Mr Peres, awarded the Nobel Peace prize with Mr Abbas's late predecessor Yasser Arafat and assassinated Israeli prime minister Yitzhak Rabin for the ground-breaking Oslo Accords of 1993, said the need to find peace was "profound and urgent". Speaking at the presidential residence of Beit HaNassi. Mr Peres said the region was changing because of the emergence of Iran as a threat. "The dangers are not simple and I don't think that we can solve all the problems just by saying some nice things, but on the other hand I do believe it can be achieved — it must be achieved," the Nobel Peace Prize laureate said. He said the opening of talks in Egypt on Tuesday was "much better" than sceptics had predicted. "Talking to our own Prime Minister and some of the other leaders, the sense is, 'Let's do what can be done for the better and easier and earlier for all parties concerned'," he said. "I think we have to act with great dynamism and determination. I want to say as an old hand in the Middle East that nobody has a better alternative."

The sensitivity of the situation was apparent when US special envoy George Mitchell refused to give a single detail about any matter discussed, saying both sides had requested "the strictest confidence". While Mr Netanyahu leads a coalition government including parties with a religious commitment to settlements in the West Bank, the main opposition party, Kadima, has indicated that should the coalition look like collapsing over the talks, it would be prepared to join the government. In this sense, Mr Netanyahu's hand is much stronger than many suggest. Opinion polls in Israel consistently say Israelis would support a deal establishing a state of Palestine — but only if it leads to real security and does not resemble what occurred in Gaza, where Israel "disengaged" and was replaced by a hardline Islamist government, Hamas, which for years has fired missiles at Israel.

While Mr Mitchell restated the US view that the freeze on settlements should be continued, he acknowledged the "political sensitivity" of this in Israel and called on Mr Abbas to make concessions that may make it easier for Mr Netanyahu to keep some form of freeze. Mr Netanyahu returned to Jerusalem yesterday amid threats from the Left they would quit the coalition if he did not make a peace deal while some on the Right said they would go if he extended the freeze.


US urges Syria, Lebanon to talks
The Australian
John Lyons, Middle East correspondent
Friday, September 17, 2010

THE US has decided to broaden the renewed Israeli-Palestinian peace talks in an attempt to enlist Syria and Lebanon into a regional Middle East peace deal. The ambitious proposal was revealed yesterday by US special envoy George Mitchell when he announced he would fly to Damascus for talks overnight with Syrian leader Bashar al-Assad, before flying to Lebanon today. While the US has been increasing contacts with Syria in recent months, the trip to Lebanon — where the chief mediator will meet Prime Minister Saad Hariri, President Michel Suleiman and Speaker Nabih Hariri — caught observers by surprise. Whereas Syria considered a peace deal with Israel in talks brokered by Turkey before the Gaza war last year, Lebanon and Iran are considered Israel's most implacable enemies.

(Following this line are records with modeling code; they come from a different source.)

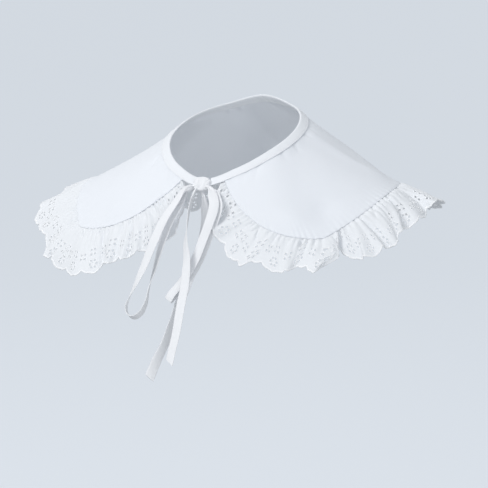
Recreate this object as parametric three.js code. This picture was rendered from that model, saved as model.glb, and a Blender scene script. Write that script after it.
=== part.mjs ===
import * as THREE from "three";
import { mergeVertices } from "three/addons/utils/BufferGeometryUtils.js";

// Detachable tie-neck collar with an eyelet ruffle, as it lies when worn.
// Millimetres, +Z up. The wearer faces -Y and the wearer's left is +X.
// The origin is on the neck's axis, level with the neckline at the centre front.

// Neckline
const neckHalfWidth = 64.7;
const neckHalfDepth = 68.5;
const backRise = 78;
const frontHalfGap = 19;

// Panel
const panelWidth = 118;
const panelWall = 1;
const cornerAngle = 41.5;
const cornerPower = 1.18;
const edgeHoldShare = 0.25;

// Ruffle
const ruffleWidth = 41;
const ruffleWall = 1;
const seamAllowance = 4;
const foldDepth = 6;
const foldSpread = 1.2;
const swaySpread = 1.5;
const puff = 0.6;
const riseLength = 10;
const backFoldCount = 20;
const backReach = 1.06;
const scallopCount = 54;
const scallopDepth = 4;
const eyeletSize = 2.2;

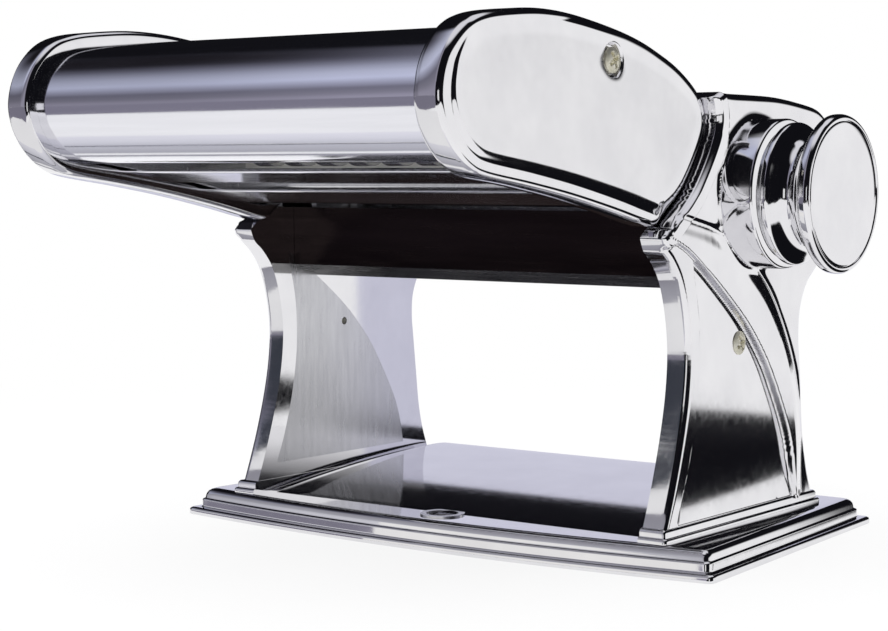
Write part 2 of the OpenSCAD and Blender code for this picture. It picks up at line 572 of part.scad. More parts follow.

Lebanon is being cultivated by various parties — last week Iran announced that President Mahmoud Ahmadinejad would make his first visit to Beirut as leader and will meet the same three leaders next month. But unlike Mr Mitchell — who will not meet Hezbollah officials because the US lists Hezbollah as a terrorist organisation — Mr Ahmadinejad will meet Hezbollah leader Hassan Nasrallah. He revealed his trip during the talks in Jerusalem between Israeli PM Benjamin Netanyahu and Palestinian leader Mahmoud Abbas.

Mr Mitchell, a key figure in brokering peace in Northern Ireland, yesterday favourably compared the new Middle East talks. He said while parties had not engaged on key issues until well into the Irish talks, in the Middle East talks the leaders had gone to them almost immediately. "Within a matter of literally days since this process began, the leaders have engaged directly, vigorously, with what are among the most difficult and sensitive issues that they will confront," Mr Mitchell said.